Mar. 2nd, 2011 12:37 am (UTC)
That was a great panel. I quite enjoyed your contributions.

It's interesting how some people take reality personally and find cosmic horror far worse than personal horror while others have the opposite reaction. I think if a person has a lot of their ego invested in being the Protagonist of Their Own Story then impersonal forces are sort of insulting or threatening on a deep ego level. If it's coming to get me specifically then I am still important!

Those who find personal horror worse -- is it a revulsion at the use of individual mind and will for the purpose of increasing suffering?
Mar. 2nd, 2011 04:33 am (UTC)
I avoid "personal horror" movies for the reason you state: revulsion at the use of individual mind and will for the purpose of increasing suffering.
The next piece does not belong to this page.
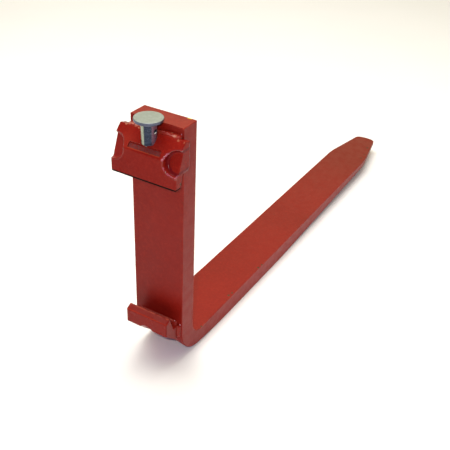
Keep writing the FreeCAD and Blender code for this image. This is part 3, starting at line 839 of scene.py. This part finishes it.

I find supernatural horror scary while I'm actually watching the film, though the feeling of being scared doesn't "follow me home" as it were. Supernatural horror films are a closed universe.

Films or stories based on natural horror, like "Jaws" or "Arachnaphobia" and so on, aren't scary at all to me, they're just boring. REAL sharks or alligators or other predatory creatures are to be respected and any fear of them come out of that respect. I think I find the Cthulhu mythos to be along those lines.